Toplumsal Hukuk: Kadınların darp edildiklerine dair sağlık raporları yok sayıldı
Savcılığın kararını Ankara Valiliği’nin “Zeytin Dalı Operasyonu” ile ilgili yasaklama kararına dayandırdığını belirten Toplumsal Hukuk tarafından yapılan açıklamada, “Hiçbir hukuki dayanağı olmayan yasaklama kararını gerekçe yapan Savcılık, kadınlar hakkında 2911 sayılı kanuna muhalefet ve TCK 301 kapsamında yürütülen adli soruşturmada verilen takipsizlik kararını, kadınlar hakkında belirlenen idari yaptırım kararlarının iptaline ilişkin kararları ve kadınların darp edildiklerine dair sağlık raporlarını da tüm diğer bilgiler gibi yok saydı” dedi.

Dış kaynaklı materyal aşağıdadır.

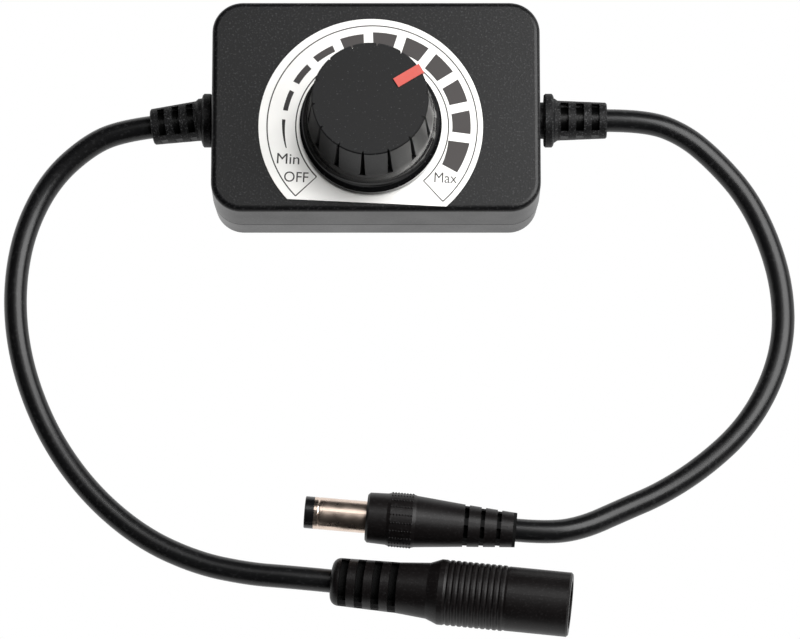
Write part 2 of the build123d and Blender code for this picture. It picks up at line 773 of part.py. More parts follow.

Karara tepki gösterilen ve savcılığın kararına 25 Kasım Kadına Yönelik Şiddete Karşı Uluslararası Mücadele gününde itiraz edileceği belirtilen Toplumsal Hukuk’un açıklamasında, “Bu karar, hiç de yabancı olmadığımız kadına yönelik şiddetin faillerini, devlet şiddetini aklanma çabasının ürünüdür. Savcılığın kararı şiddetten yana, şiddeti besleyen bir karardır. Karar hukuki midir? Elbette değil. Eril yargı devlet şiddetini cezasızlık kalkanı ile koruma çabasındadır. Las Tesis dansı şarkı sözlerinde belirtildiği üzere ataerki bir yargıç, bir savcı olarak karşımızdadır. 25 Kasım Kadına Yönelik Şiddete Karşı Uluslararası Mücadele günü yaklaşırken, bir kez daha, kadına yönelik şiddete karşı hukuki ve fiili mücadelemizi büyüteceğimizi, şiddet failleri her kim olursa olsun aklanmalarına izin vermeyeceğimizi belirtmek isteriz” ifadelerine yer verildi.